The graphics, the rendering, the heads-up display all gets done in the client -- then it connects to Wargaming's main service, called BigWorld, which runs the actual game processes. But it's a lot more complicated than that.

"There's like 16 other services ... on the console," said Wagner. "Purchasing, that's one service. User login, inventory database, authentication, their achievements, another one called Backyard, which is our customer service tool."

A lot of the vast scale of World of Tanks is made more digestible by intelligent use of some well-known big data technologies, like Hadoop and Tableau.

"Before we were acquired we had a really, really bright guy ... really into data mining. So he wrote this whole back-end tracking system called the Reflection system, that can keep track of every player's movement, every click through the UI, everything but in a very quick way and in a small data set," he said.

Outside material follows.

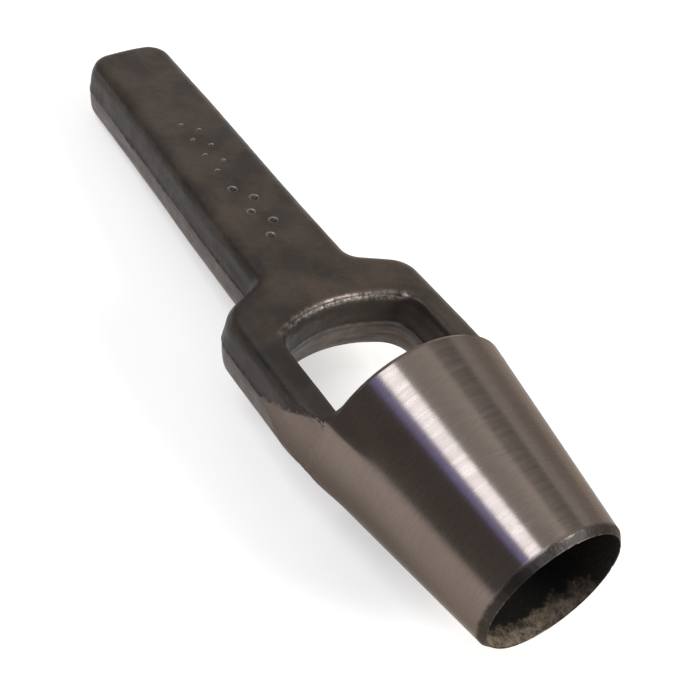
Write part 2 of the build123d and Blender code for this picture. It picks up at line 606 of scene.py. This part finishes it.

The result is that the company has vast sets of actionable data on everything from in-game behavior to purchasing and conversions, which Wagner said he uses extensively -- and not just for work.

"I think I have like 105 custom reports that's anything from purchasing to movement heatmaps to kill/death heatmaps," he said. "One thing I do that's probably not fair is look at the kill/death heatmaps when I'm playing -- I look for the best areas to snipe from."